Noi non sappiamo cosa Pera e Formigoni abbiano veramente in mente. Dialoghiamo con loro e oggi - al convegno al Teatro Valle a Roma dedicato al tema del «Dovere dell'identità» - insieme a Fiamma Nirenstein, Magdi Allam e Alfredo Mantovano, approfondiremo questo dialogo. Sappiamo, però, che fino ad ora la loro azione politica ha aperto all'azione culturale che Ferrara reclama, quegli spazi che, invece, il suo egocentrismo ha spesso impedito. Ferrara si è distratto. Ma mentre lui era intento ad attaccare il Presidente del Senato, sono nate fondazioni, hanno imparato a collaborare, hanno ricercato contatti internazionali, si sono creati, attraverso scontri durissimi, spazi nell'università, sono nate nuove scuole al di fuori delle egemonie consolidate, si sono aperte contraddizioni in case editrici affermate, ne sono sorte di nuove pronte a rischiare sul mercato. Per il debito intellettuale che gli portiamo, ci sarebbe piaciuto trovare Ferrara al nostro fianco. Ma, invece, ci siamo sentiti ripetere dai suoi collaboratori: «Come si fa... non sai quanto ce l'ha con Pera».
Per mesi, ai tanti che ci domandavano attoniti cosa stesse succedendo, abbiamo risposto che si trattava di una questione di brutto carattere ma, in ogni caso, di carattere.
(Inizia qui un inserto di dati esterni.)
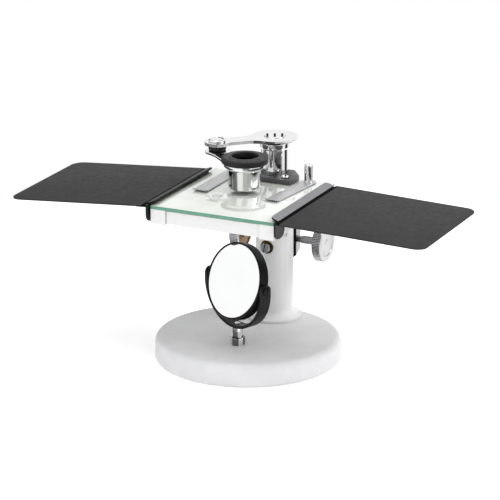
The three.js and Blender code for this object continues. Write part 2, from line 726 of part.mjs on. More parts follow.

Abbiamo replicato intensificando le richieste di collaborazione. Abbiamo pubblicamente affermato che ci appariva assurdo marciare divisi per essere colpiti uniti. A questo punto, però, il silenzio potrebbe essere scambiato per debolezza o soggezione. Per questo, abbiamo il dovere di dire a Ferrara che il problema non è Pera e non è nemmeno il presunto accordo con Formigoni.